Economist Mullainathan Discusses Scarcity of Time and Money in Levitt Lecture
Whether tight on cash or short on time, many us understand the concept of scarcity. Although scarcity is often analyzed through the lens of economics, Sendhil Mullainathan, professor of economics at Harvard University, has added the lens of psychology to his work.
Mullainathan, co-author of Scarcity: Why Having Too Little Means So Much, explained the major concepts of his work to an overflowing Chapel audience on Oct. 23. Paul Hagstrom, the Levitt Center’s Director of Inequality & Equity Program and Hamilton professor of economics, introduced Mullainathan for the Levitt Center-sponsored event.
Mullainathan began his talk by drawing comparisons between individuals who are “money poor” and those who are “time poor,” explaining how scarcity influences both in the same way, although not to the same extent. Evolutionarily, animal and human brains have developed a “scarcity alert,” which forces the individual to think about whatever it is he or she is lacking.
Mullainathan explained how this is advantageous in certain circumstances; for example, when writing a paper to meet an immediate deadline. The brain forces the thought of that essay into the conscious mind and thus creates stress, allowing one to focus and finish the paper with minimal distractions.
This fixation, although helpful in certain circumstances, also creates the problem of restricted “tunnel vision.” Mullainathan clarified how this forces the important, but non-urgent, tasks to be shelved for later, which increases our workload “debt.” This is similar to payday loans, which solve immediate money crises for impoverished individuals but simultaneously draw them into a “debt trap,” owing the original amount in addition to interest.

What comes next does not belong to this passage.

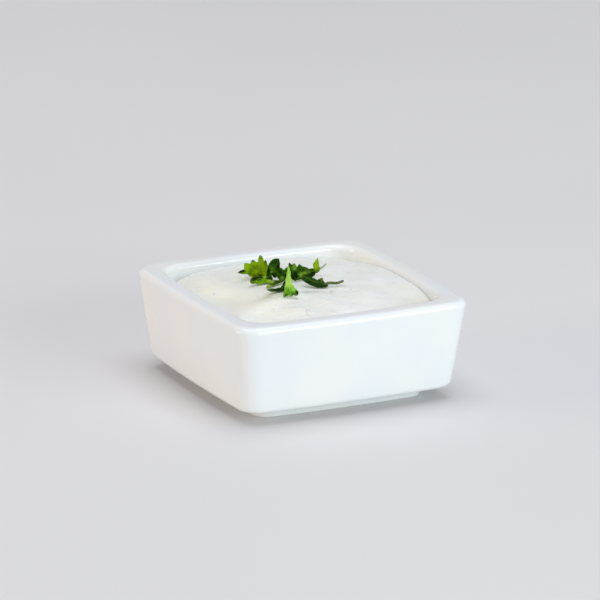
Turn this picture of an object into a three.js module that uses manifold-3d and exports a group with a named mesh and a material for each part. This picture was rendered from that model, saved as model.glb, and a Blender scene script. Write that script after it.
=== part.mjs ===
// Tzatziki in a square porcelain dip bowl, topped with torn flat-leaf parsley.
// Millimetres, +Z up. The origin is the middle of the foot's underside.
import * as THREE from "three";
import { mergeVertices } from "three/addons/utils/BufferGeometryUtils.js";
import Module from "manifold-3d";

const wasm = await Module();
wasm.setup();

// ---- Driving dimensions: the bowl ----
const BOWL_SIDE = 80; // across the rim, at the middle of its sides
const BOWL_HEIGHT = 32;
const SIDE_BOW = 0.8; // how far a side bulges between its corners
const WALL_DRAFT = 3.1; // how far the outer wall draws in from rim to base
const OUTER_CORNER = 6.9; // corner radius of the rim, seen from above
const CAVITY_CORNER = 8; // corner radius of the hollow, at the rim
const RIM_FLAT = 2.8; // flat band on top, between its two rounded edges
const RIM_ROUND = 1.8; // radius of the rim's outer and inner edge
const CAVITY_DRAFT = 0.14; // inward run of the inner wall for each mm of depth
const WALL_BELLY = 0.48; // share of the draft that the wall has reached at half height
const CORNER_SHRINK = 0.8; // fall of the hollow's corner radius for each mm of inset
const CORNER_LEAST = 2.5; // the hollow's corner radius at its floor
const BASE_ROUND = 2; // radius where the outer wall turns under
const FLOOR_THICK = 4; // from the body's underside to the floor of the hollow
const FLOOR_ROUND = 5; // fillet between the inner wall and the floor
const FOOT_HEIGHT = 3.8;
const FOOT_INSET = 7.6; // from the base's edge in to the foot's side
const FOOT_BAND = 3.2; // width of the ring that touches the table
const FOOT_RECESS = 1.2; // hollow inside the foot ring
const FOOT_ROUND = 0.6;
const RECESS_EDGE = 0.3; // bevel where the foot ring meets the recess
const RECESS_RUN = 1; // from the foot ring's inner side to the end of that bevel

// ---- Driving dimensions: the dip ----
const FIT_GAP = 0.3; // clearance between pieces that touch
const CROWN = 0.9; // the dip's middle above the rim
const DOME_FALL = 2.2; // fall of the dome from its middle to the middle of a side
const TILT_X = 0.1; // rise towards +X, at the wall
const TILT_Y = -0.7; // rise towards +Y, at the wall
const DOME_REACH = 34; // from the middle to the wall, where the falls are given
const EDGE_SINK = 0.5; // the dip's edge stays at least this far under the rim

// Spoon marks: ridges (height above 0) and furrows (below 0) along a straight line.
const SPOON_STROKES = [
  { from: [-13, -12], to: [-34, -24.5], height: 1, width: 4 },
  { from: [-7.5, -19], to: [-8, -30], height: -0.5, width: 3.4 },
  { from: [-3, -17], to: [0, -33], height: 0.5, width: 3.8 },
  { from: [-18, 18], to: [-16, 4], height: -0.6, width: 3 },
  { from: [-24, 26], to: [-27, 5], height: 0.4, width: 3 },
  { from: [9, -24], to: [24, -4], height: 0.35, width: 4 },
  { from: [14, 8], to: [27, 18], height: 0.35, width: 4 },
];
// Round hollows and lumps: a place, a height at its middle and a radius.
const SPOON_HOLLOWS = [
  { at: [-25, -4], height: -1.4, radius: 8 },
  { at: [-12.5, -26], height: 0.6, radius: 5 },
  { at: [32, -30], height: -2, radius: 10 },
  { at: [33, 25], height: -1.3, radius: 9 },
  { at: [-32, 31], height: -1.4, radius: 8 },
  { at: [2, 37], height: -0.6, radius: 14 },
  { at: [18, -14], height: -0.4, radius: 6 },
];

// ---- Driving dimensions: the parsley ----
const LEAF_THICK = 0.4;
const STEM_RADIUS = 0.5;
const THREAD_RADIUS = 0.28;
const FOLD_ROUND = 0.4; // how softly a folded leaf turns at its fold
const RIPPLE = { across: 1.5, along: 1.1, shift: 0.6 }; // a leaf's waves, in radians a mm
const TUFT_TURN = -26.8; // the tuft lies along a line turned this far from +X

// ---- How finely curves are divided ----
const BOWL_GRID = { side: 6, corner: 6 };
const DIP_GRID = { side: 14, corner: 6 };
const DIP_RINGS = 22;
const ARC_STEPS = 4;
const STEM_SIDES = 6;
const BLADE_RINGS = [0.45, 0.78, 1];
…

To address the difference between individuals who are “money poor” and those who are “time poor,” Mullainathan introduced the concept of mental bandwidth. Bandwidth, in this context, refers to the ability to utilize executive functioning, full intelligence, and self-control. Ideas that detract from using full bandwidth contribute to “bandwidth tax,” which varies depending on the type of scarcity.
Drawing on a plethora of psychological studies, including his own work, Mullainathan made clear that bandwidth tax is higher in individuals from a lower socioeconomic status. Although it is out of their control, Mullainathan described these individuals by saying, “It’s as if they have less mind all around,” due to the pervasiveness of thoughts about scarcity and the ability of these thoughts to stunt or override executive functioning.
Mullainathan made sure to clarify that “the poor do not have less bandwidth,” that is to say, they aren’t stupid or lazy, “rather, every person, when they are poor, has a higher bandwidth tax” upon which they have no conscious control. While the “time poor” individual has the ability to take a vacation and receive a mental break, the “money poor” individual does not enjoy the same luxury. Their situation resembles the payday loans “debt trap,” spiraling further into poverty and increasing their bandwidth tax.